Finally, given that the machine learning algorithms employed in the present study varied in terms of their result interpretability (e.g., linear models are more interpretable than ensemble methods), the XAI method [51] was used to gain a better understanding of feature importance. The open-source Python package (version 3.13.1), SHAP (Shapley additive explanations; version 0.45.0), was used for the XAI analysis. The core concept of the SHAP package is the SHAP (i.e., Shapley) values, which are derived from cooperative game theory and indicate the contribution or importance of each feature to the prediction of the model, rather than the quality of the prediction itself [52]. The current study used two main plots from the SHAP package: the SHAP summary plot and the SHAP-dependent plot. The SHAP summary plot displays the absolute value of feature importance for predicting the outcome variable and each of its classes, but it does not indicate the direction of the effect. The SHAP dependence plots were employed to obtain a deeper understanding of the direction of the effect. In a dependence plot, each participant is represented as a single point.
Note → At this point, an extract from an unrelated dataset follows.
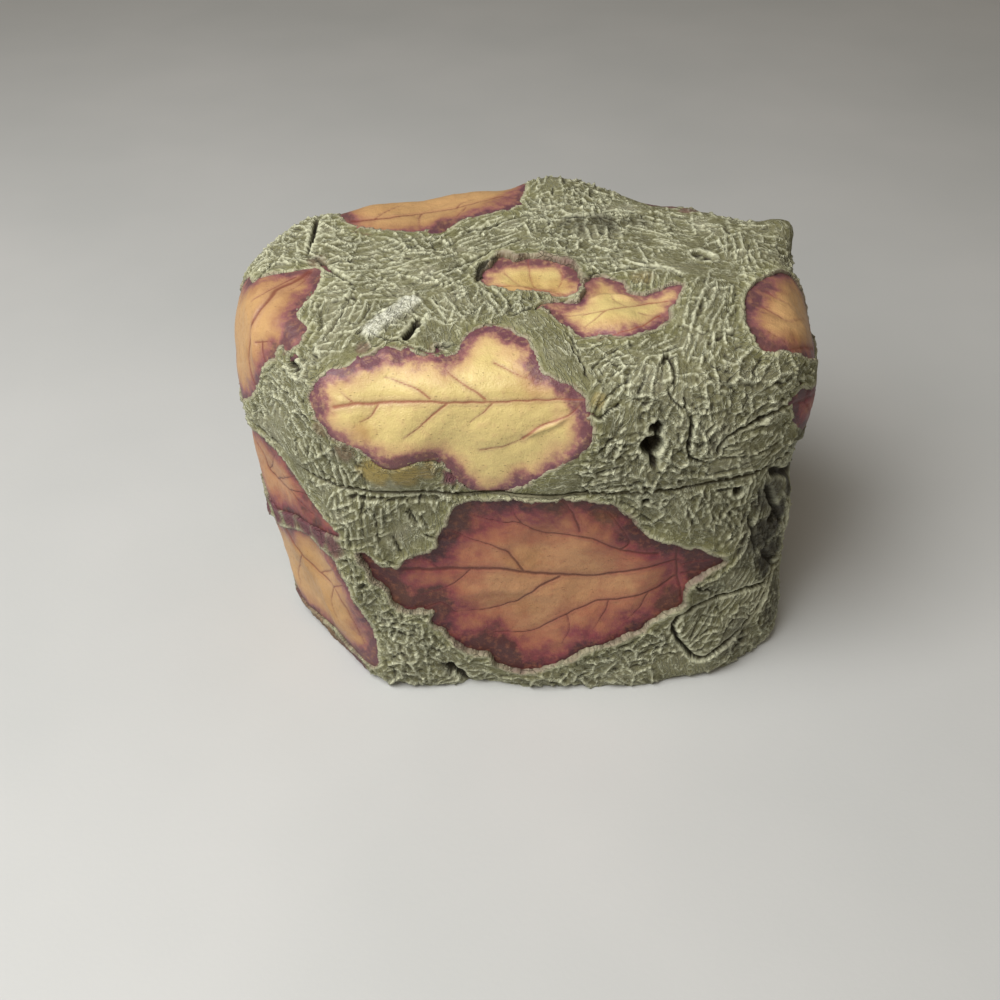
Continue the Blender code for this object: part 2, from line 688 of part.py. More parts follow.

The points are presented as a scatterplot of a variable’s SHAP values versus the variable’s underlying raw values. The shapes of the distributions of points provide insights into the relationship between a variable’s values and its SHAP values. Positive SHAP values lead to predictions of the corresponding enrollment status. All the machine learning model building and testing procedures were conducted in Python.

4. Results

This section presents the results of the analysis, including the performance metrics of the five algorithms evaluated. These metrics encompass the confusion matrix, accuracy, precision, recall, F1-score, and ROC-AUC score. Additionally, this section highlights the feature importance of the top ten predictors and examines the patterns through which the top five features influence each level of college enrollment.

4.1. Model Performance

The fine-tuned hyperparameters for each algorithm were as follows: for LR, the optimal values were a cost parameter (C) of 0.01 and an L2 penalty; for KNN, the optimal settings were 1 neighbor (n_neighbors = 1) with a Manhattan distance (p = 1); for the SVM, the optimal parameters were a cost (C) of 10, a gamma of 0.1, and an RBF kernel; for the DT, the optimal maximum depth was 7; and for RF, the optimal number of estimators was 10,000. Table 1 presents the model performance metrics obtained during the inner-loop cross-validation for each algorithm. Based on these fine-tuned hyperparameters, the outer loop was then used to select the most optimal classifier, with its performance metrics also summarized in Table 1. The confusion matrices for the five classifiers from the outer loop are shown in Figure 3, while the category-specific classification performance is illustrated by the ROC-AUC plots in Figure 4. Overall, the results indicate that random forests outperformed the other classifiers across all five evaluation metrics, the confusion matrix, and the ROC-AUC class-specific prediction. Finally, the optimal random forest classifier was applied to the held-out test dataset, yielding an accuracy of 67.73%, which was slightly lower than, but comparable to, the training set accuracy of 69.93%. These findings suggest that the random forest model does not suffer from overfitting.

4.2. Feature Importance

As shown in Figure 5, the top 10 important features for predicting college enrollment status were the high school GPA, parental educational expectations, the number of close friends who plan to attend a 4-year college, the students’ school motivation, the students’ school engagement, the number of close friends who dropped out of high school, the students’ educational expectations, the number of close friends who plan to attend a 2-year college, the students’ sense of school belonging, and the administrators’ assessment of school problems. Moreover, this plot displays the relative importance of the ten variables for predicting each college enrollment status (i.e., not enrolled, enrolled in a 2-year or less college, and enrolled in a 4-year college). The three most important factors for predicting student enrollment in 2-year and 4-year colleges were the high school GPA, parental educational expectations, and the number of close friends who plan to attend a 4-year college. In addition, the high school GPA, parental educational expectations, and the number of close friends who dropped out of high school were the top three predictors of students not enrolling in college.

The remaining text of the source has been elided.